Technology stocks bonanza unlikely

16 March 2000
| By John Wilkinson |

Internet, television and mobile phones will be playing a major role in e-commerce in the next few years, , says Perennial Partners managing director Ian Macoun.

Internet, television and mobile phones will be playing a major role in e-commerce in the next few years, , says Perennial Partners managing director Ian Macoun.

Macoun says the e-commerce market will reach $US1.3 billion by 2003.

“There are radical changes underway in the way we do business that will increase productivity and create economic growth without inflation,” he says.

Macoun was speaking at the launch of both IOOF’s new Adviser Desk Top on-line service for advisers and the new wrap services called Max.

He says while the technology revolution is only just beginning, it will not turn into an investor bonanza as the risk and returns are both high.

However, the growth potential of e-commerce is strong in Australia. Only 25 per cent of households are on-line compared to 1 per cent in Asia. The US has 50 per cent of households on-line.

Only 2 per cent of the 800,000 small to medium-sized enterprises in Australia are on-line.

Macoun says the growth potential of technology is allowing the Australian economy to grow for longer period without the Reserve Bank applying the brakes.

But he warns many of the companies that have the ideas to capitalise on the technology growth will not make money. “Most companies that have technology advantages lose them because the pace of innovation is faster now.

“Competitors will take away the profits from these companies and deliver them to the consumers.”

The average life of a technology company is five years as it becomes more difficult for them to sustain market power, Macoun says.

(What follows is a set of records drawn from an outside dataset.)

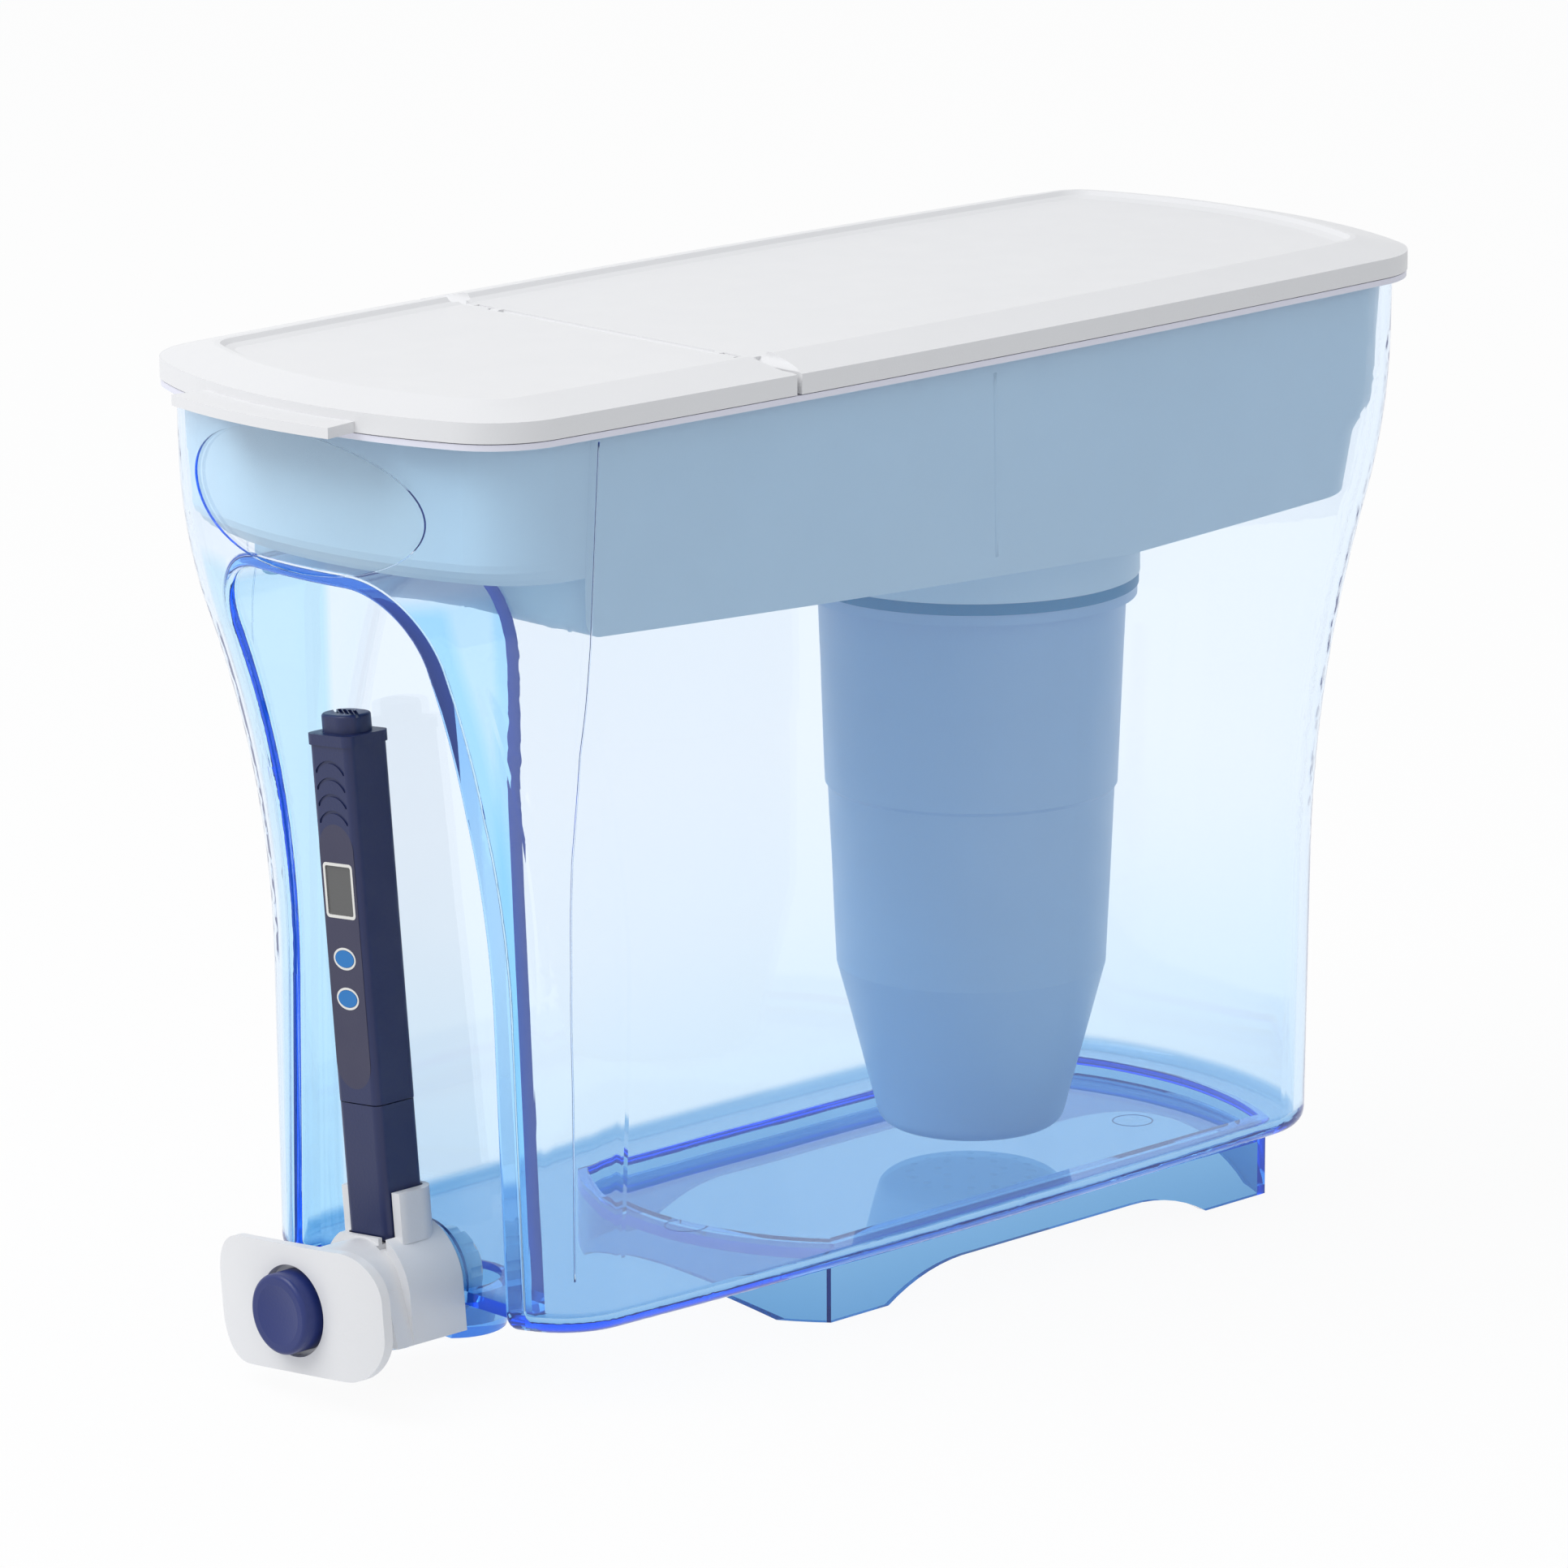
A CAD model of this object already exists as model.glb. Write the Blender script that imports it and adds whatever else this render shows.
import math

import bmesh
import bpy
from mathutils import Matrix, Vector


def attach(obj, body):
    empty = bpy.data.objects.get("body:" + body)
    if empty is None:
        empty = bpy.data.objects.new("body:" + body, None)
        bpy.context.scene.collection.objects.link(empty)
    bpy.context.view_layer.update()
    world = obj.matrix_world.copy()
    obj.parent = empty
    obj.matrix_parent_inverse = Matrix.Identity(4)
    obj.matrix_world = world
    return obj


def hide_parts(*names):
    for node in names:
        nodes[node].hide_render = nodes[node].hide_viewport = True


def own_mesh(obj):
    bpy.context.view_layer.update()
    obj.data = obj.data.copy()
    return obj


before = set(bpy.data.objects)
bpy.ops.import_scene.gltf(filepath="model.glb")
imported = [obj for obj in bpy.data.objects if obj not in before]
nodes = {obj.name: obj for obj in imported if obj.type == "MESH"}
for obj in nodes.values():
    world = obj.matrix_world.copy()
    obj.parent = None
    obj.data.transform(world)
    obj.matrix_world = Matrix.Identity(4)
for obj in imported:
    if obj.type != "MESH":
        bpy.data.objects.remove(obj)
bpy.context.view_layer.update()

# ---------------------------------------------------------------- tank
# One thick injection-moulded shell of clear blue styrene-acrylonitrile with a polished surface. The dye shows
# mostly along edges and corners, where light runs a long way inside the wall.


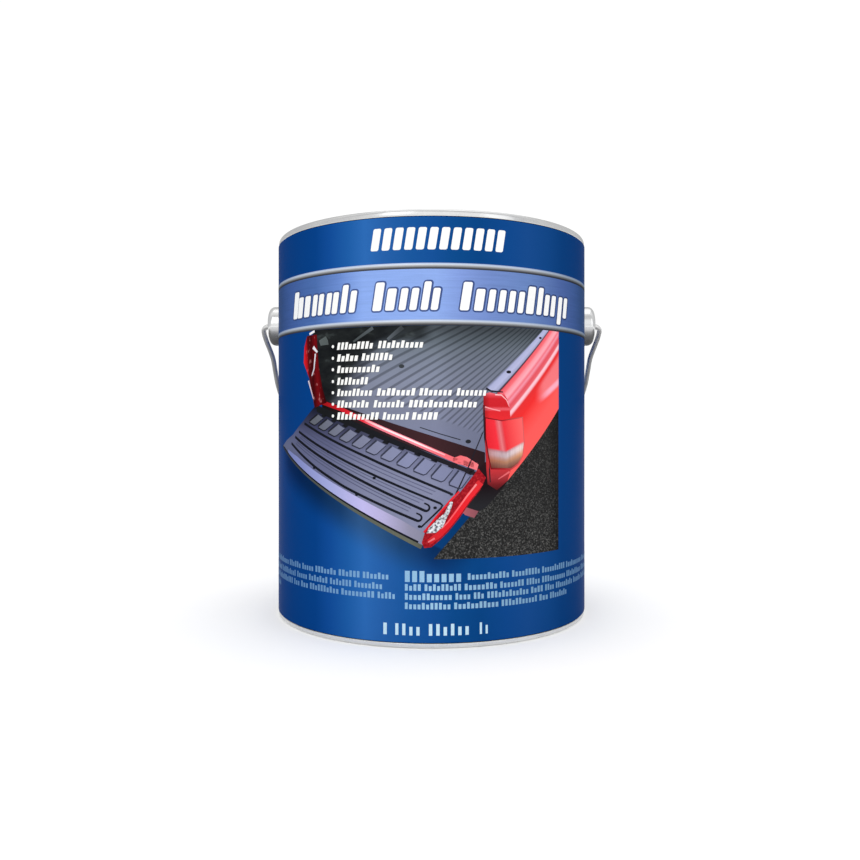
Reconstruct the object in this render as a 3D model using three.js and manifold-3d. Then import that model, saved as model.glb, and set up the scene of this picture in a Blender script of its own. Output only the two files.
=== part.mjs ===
// A round one-US-gallon steel can of truck bed lining coating: rolled body,
// seamed bottom end, seamed friction ring, plug lid, wrapped paper label,
// two pressed ears and a wire bail. Millimetres, +Z up. The origin is on the
// can's axis in the plane that the can stands on, and the label's front
// faces -Y. Every sheet-metal piece is a section line in (radius, height),
// thickened by the plate and turned about the axis.

import * as THREE from 'three';
import { mergeVertices } from 'three/addons/utils/BufferGeometryUtils.js';
import Module from 'manifold-3d';

const wasm = await Module();
wasm.setup();

// Driving dimensions.
const CAN_HEIGHT = 197;
const BODY_RADIUS = 82.5;
const PLATE = 0.3;
const HALF_PLATE = PLATE / 2;
const FACETS = 40;
const FACET_ANGLE = (2 * Math.PI) / FACETS;

// Label: a paper strip glued round the body, with its end lapped at the back.
const LABEL_PAPER = 0.15;
const LABEL_INNER_RADIUS = BODY_RADIUS + 0.1;
const LABEL_RADIUS = LABEL_INNER_RADIUS + LABEL_PAPER;
const LABEL_BOTTOM = 2.5;
const LABEL_TOP = 193.4;
const LABEL_LAP_START_FACET = 14;
const LABEL_LAP_FACETS = 2;
const LABEL_LAP_STEP = 0.25;

// Friction closure.
const MOUTH_RADIUS = 72.25;
const LID_CLEARANCE = 0.2;

// Ears and bail.
const PIVOT_HEIGHT = 153.6;
const EAR_RADIUS = 10.65;
const EAR_FACE = 88.7;
const EAR_PLATE = 0.5;
const EAR_HOLE_RADIUS = 1.9;
const EAR_FACETS = 24;
const EAR_GAP = 0.3;
const WIRE_RADIUS = 1.35;
const WIRE_SIDES = 8;
const BAIL_BEND_RADIUS = 3.6;
const BAIL_BEND_OUT = 92.9;
const BAIL_LEG_OUT = 90.2;
const BAIL_TAPER_END = 25;
const BAIL_LEG_END = 36;
const BAIL_REST_GAP = 0.3;
const BAIL_HEAD_RADIUS = 2.75;
const BAIL_HEAD_INNER = 85.4;
const BAIL_HEAD_OUTER = 87;

// Contents.
const COATING_RADIUS = 81.6;
const COATING_FLOOR = 6.1;
const COATING_SURFACE = 183;
const COATING_CORNER = { width: 1.6, height: 3.4 };

// ---------------------------------------------------------------- sections

const point = (radius, height) => new THREE.Vector2(radius, height);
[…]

“Sustaining competitive advantage is the exception rather than the rule.”

For investors, the lack of discipline in pricing these technology stocks is going to cause problems down the track, says Macoun.

“Every (technology) company is being rated on how it achieves its goals which is wrong,” he says.

Perennial’s investment style is to look for those technology stocks with good growth prospects, which Macoun says it is “willing to pay more for”.

He finds it hard to see the value in companies like E-corp which has a market price of about $7, and which Perennial believes is only worth between $4-5. “What price do you put on blue sky? It is a speculative punt,” says Macoun.

“You must put technology stocks into context. Look at the actual business and decide on a sensible price to pay for the stock.”